Being human means having different emotions

Being human means that we all have different impulses, instincts and emotions … they become feelings once we have processed them and put them into words and can acknowledge and recognise them. Strangely in certain circumstances this reality is denied which means that we can only have a number of feelings (e.g. happy, joyful, and perhaps sad) but some of the others seem to be seen as inappropriate (e.g. hatred, anger, envy and depression) so they remain as instincts and emotions rising in us but unable to be acknowledged and so the energy behind them cannot then be constructively used. Unfortunately as both negative and positive emotions are part of being human the negative ones have to go somewhere so they inevitably get repressed and then acted out – but unconsciously.

Here’s an example:

Susan is helping serve the tea and coffee at a church meeting. She gets there at 7 for coffee at 7.15 and the meeting at 7.30. She arrives carrying the milk and biscuits to find Ann already there. Ann has put out a table with some cups and found some old milk somewhere. Ann says to Susan: ‘I’m helping you this evening but I was told to get here for 6.45. I hope you don’t mind but I’ve set it all up?’ Ann is smiling so much it seems as if her face will crack, but she is also anxiously reiterating, ‘I hope you weren’t cross that I set it up; I know that if you’re doing something you might want to have set the table up yourself and laid out the cups…’

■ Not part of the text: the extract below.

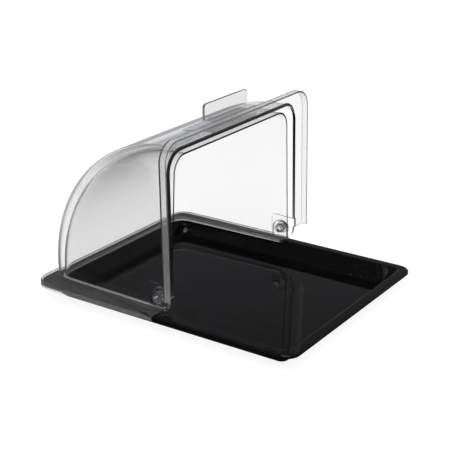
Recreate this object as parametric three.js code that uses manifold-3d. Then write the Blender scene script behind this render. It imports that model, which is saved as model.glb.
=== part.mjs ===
// Roll-top serving tray: a black tray under a clear cover of two quarter-cylinder hoods, shown open.
// Millimetres. +Z is up, -Y is the front, X runs along the line of the pivots.
// The origin is the centre of the tray's underside.
import * as THREE from "three";
import { mergeVertices } from "three/addons/utils/BufferGeometryUtils.js";
import Module from "manifold-3d";

const wasm = await Module();
wasm.setup();

// Clearances
const seatGap = 0.3; // between pieces that are welded, pinned or stand on each other
const slideGap = 0.4; // between the faces that turn against each other at a pivot
const cutOverrun = 6; // how far a cutter reaches past what it cuts

// Tray
const trayWidth = 265;
const trayLength = 322;
const trayDepth = 20;
const floorThickness = 2.5;
const wallThickness = 2.5;
const rimThickness = 2;
const rimCorner = 16;
const lipThickness = 2;
const lipDrop = 3.8;
const wallTopInset = 10.5; // from the tray's outer edge to the wall's inner face, at the rim
const wallFootInset = 21.5; // the same, at the floor
const floorCorner = 7;
const rimCornerShare = 0.72; // how much of an inset the plan corner radius gives up
const rimRound = 1.6;
const innerEdgeRound = 1.5;
const floorFillet = 4;
const footRound = 6.5;

// Both hoods
const hoodWall = 2;
const flangeThickness = 2.2;
const flangeOverhang = 3; // past the tray's rim
const flangeCorner = 21;
const flangeRound = 2;
const skirtThickness = 1.8;
const baseFillet = 2;

// Fixed rear hood, sizes from the line of the pivots
const rearEndInset = 12.2; // from the tray's rear edge to the rear wall
const rearRiseMore = 1.3; // how much higher the crown is than the reach to the rear wall
const rearInset = 17.3; // from the tray's side edge to the side wall, at the flange's underside
const rearDraft = 0.052; // how far a side wall leans in, for each millimetre up
const rearTaper = 0.03; // how far it draws in, for each millimetre back
const rearCorner = 19;
const rearTail = 10.7; // forward of the pivots
const rearSkirtDrop = 4.3;
const rearLegEnd = 0.3;
const rearEarRound = 11;

// Moving front hood, sizes from the line of the pivots with the cover closed
const frontEndInset = 9.8; // from the tray's front edge to the front wall
const frontRiseLess = 0.6; // how much lower the crown is than the reach to the front wall
const frontInset = 11.2; // from the tray's side edge to the side wall
const frontDraft = 0.045;
const frontTaper = 0;
const frontCorner = 22;
const frontTail = 11.4;
const frontSkirtDrop = 6.6;
const frontLegEnd = 3.1;
const earDrop = 14.6; // how far the side wall hangs below the pivot
const earRound = 11;
const openAngle = THREE.MathUtils.degToRad(91.3);

// Pivots
const pivotY = 3.1;
const pivotAboveRim = 17.9;
const padRise = 1.4; // of the thick square pad round the pivot, over the moving hood's side wall
const padFrontTop = 12; // how far it stands up the wall, at the flange
const padBackTop = 15.3; // the same, at its back edge
const padBack = 13.4;
const padRound = 4;
const bossRadius = 9.5; // of the round-topped hinge block, and of the flat seats on the moving hood
const shankRadius = 4.5;
const shankChamfer = 0.6;
const shankPastWall = 1.4;
const headRadius = 6.8;
const headEdge = 0.9;
const headHeight = 2.6;
const dishRadius = 4.1;
const dishDepth = 0.8;

// Pull handle, sizes from the line of the pivots with the cover closed
const handleHalfWidth = 40;
const handleStand = 12.6; // forward of the front wall
const handleTop = -4.2;
const rampLength = 36.3; // up the shell
const rampDepth = 17.9; // back into the shell
const tabLength = 16.3;
const tabTop = -1.8;
const tabThickness = 2.8;
const tabRound = 4;

// Facets
const cornerSteps = 7;
const filletSteps = 4;
const rollSteps = 20;
const turnedSegments = 40;

// Places that follow from the sizes
const rimTop = trayDepth;
const pivotZ = rimTop + pivotAboveRim;
const flangeUnderside = seatGap - pivotAboveRim; // from the pivots
const flangeTop = flangeUnderside + flangeThickness;
const flangeHalfWidth = trayWidth / 2 + flangeOverhang;
const flangeHalfLength = trayLength / 2 + flangeOverhang;
const rearReach = trayLength / 2 - pivotY - rearEndInset;
const frontReach = trayLength / 2 + pivotY - frontEndInset;
const handleReach = frontReach + handleStand;
const tabReach = handleReach + tabLength;

const clearPlastic = new THREE.MeshStandardMaterial({
  name: "clear_plastic",
  color: 0xdfe6ea,
  roughness: 0.08,
  transparent: true,
  opacity: 0.35,
});
const blackPlastic = new THREE.MeshStandardMaterial({ name: "black_plastic", color: 0x0a0a0c, roughness: 0.15 });

// A closed solid for cutting and joining.
function solidOf(geometry) {
  const bare = geometry.index ? geometry.toNonIndexed() : geometry.clone();
  bare.deleteAttribute("normal");
  bare.deleteAttribute("uv");
  const welded = mergeVertices(bare);
  const corners = welded.index.array;
  const triVerts = [];
  for (let i = 0; i < corners.length; i += 3) {
    const [a, b, c] = [corners[i], corners[i + 1], corners[i + 2]];
    if (a !== b && b !== c && c !== a) triVerts.push(a, b, c);
  }
  return new wasm.Manifold(
    new wasm.Mesh({
      numProp: 3,
      vertProperties: welded.attributes.position.array,
      triVerts: new Uint32Array(triVerts),
    }),
  );
}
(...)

Why is Ann anxious and doing so much smiling and placating Susan? Because of course Ann is angry; she is angry because she thinks that Susan is late (although Susan has said that she wasn’t given a time to arrive and thought 7 would be fine). Susan has also said that she doesn’t mind Ann setting it up as Susan is aware that she, Susan, doesn’t really want to do this chore anyway but felt that she ought to. Similarly Ann felt she ought to and hadn’t wanted to leave home so early. The two circle each warily and then after a few skirmishes about who is doing what … Susan is to do the coffee and Ann the tea … Ann turns away and leaves Susan to do it because of course she has had to act out her fury – unconsciously of course, as she dare not be aware of what she feels but whatever it is it’s making her uncomfortable around Susan.

Of course it’s not just at church meetings as it happens in families too, Kahlil Gibran’s story called ‘The Sleepwalkers’ is about this sort of thing:

In the town of my birth there lived a woman and her daughter, and both walked in their sleep. One night, while silence shrouded the earth, the woman and her daughter walked fully asleep, till they met in a garden under the cover of heavy mist.

The mother was the first to speak. ‘At last!’ she said. ‘At last I can tell you what I always wanted to say! Yes, to tell you who destroyed my youth, and are now building your own life on the ruins of mine! I want to kill you!’

Then it was the daughter’s turn to speak and these were her words: ‘Oh hateful woman, selfish and decrepit! You come between my freedom and my self! You would like my life to be but an echo of your own withered life! I wish you were dead!’

At that moment the cock crowed, and both women woke up. ‘Is that you my treasure?’ said the mother tenderly. ‘Yes, it is me, dearest mother,’ answered the daughter with equal tenderness.

Both our actions and sleep reveal the secrets of the mind and so the pressure from the unconscious is temporarily relieved – but in the daylight it is all covered up again.